Die Bregenzer Festspiele stehen für große Oper und spektakuläre Kulissen. Nach 25 Jahren kehrt heuer "Carmen" auf die Seebühne zurück, diesmal mit einem Bühnenbild von Es Devlin, die sonst Kulissen für die Shows von Popstars wie Adele entwirft. BR-KLASSIK hat mit Festspiel-Intendantin Elisabeth Sobotka über die diesjährigen Highlights gesprochen.

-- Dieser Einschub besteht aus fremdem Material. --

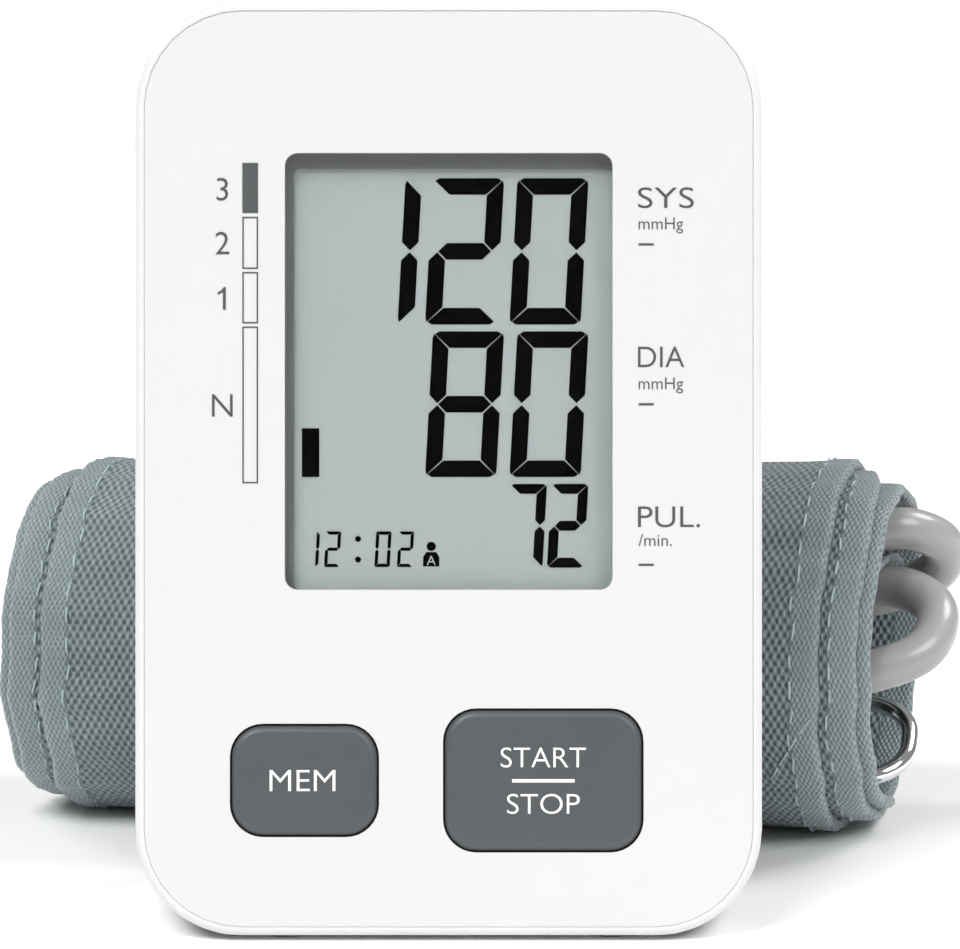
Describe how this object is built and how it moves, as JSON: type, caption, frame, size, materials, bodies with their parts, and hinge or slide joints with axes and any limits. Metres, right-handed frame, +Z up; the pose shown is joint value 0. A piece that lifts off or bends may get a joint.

Bildquelle: © Bregenzer Festspiele / Lisa Kloos

Das Interview zum Anhören

BR-KLASSIK: Carmen wirft ihre Schatten voraus: Eine überlebensgroße Hand schaut bereits aus dem Bodensee heraus. Sie wird das zentrale Bühnenbildelement der Seebühne sein. Hinzu kommen noch Karten zwischen die Finger. Was soll uns diese Hand erzählen?

Elisabeth Sobotka: Es sind jetzt schon zwei Hände. Die zweite Hand ist noch nicht komplett. Es fehlen die Finger, mit denen ein Kartenspiel in die Luft geworfen wird. Und das ist natürlich ein Zeichen für das Schicksal. Oder auch überspitzt formuliert: Das Leben als Spiel, das Spiel als Leben. Das ist eine ganz zentrale Botschaft von Carmen: Kann ich meinem Schicksal entkommen, ja oder nein?

BR-KLASSIK: Ihr Vorgänger, David Pountney, hat unbekannte Stücke wie Andrea Chénier auf die Seebühne gebracht. Ein Risiko. Aber es hat funktioniert. Jetzt, mit Carmen, dem vielleicht beliebtesten Opernstoff überhaupt, vielleicht neben der Zauberflöte, ist es ein relativ sicheres Rennen. Ist das betriebswirtschaftlich geboten?

Festspielintendantin der Bregenzer Festspiele Elisabeth Sobotka | Bildquelle: © Bregenzer Festspiele/Dietmar Mathis Elisabeth Sobotka, Intendantin der Bregenzer Festspiele | Bildquelle: © Bregenzer Festspiele/Dietmar Mathis Elisabeth Sobotka: Die Carmen ist im Austausch mit dem Team entstanden, mit dem Regisseur Kasper Holten und der Bühnenbildern Es Devlin. Ich fand die beiden ganz besonders geeignet, auf der Seebühne zu inszenieren. Es Devlin macht auch ganz große Events bis zu olympischen Eröffnungen. Und beide haben gesagt: Ja, wir wollen an den See. Und es muss Carmen sein. Ich war gar nicht sicher, ob Carmen ein drittes Mal funktioniert. Aber am Vorverkauf sehen wir, dass es funktioniert.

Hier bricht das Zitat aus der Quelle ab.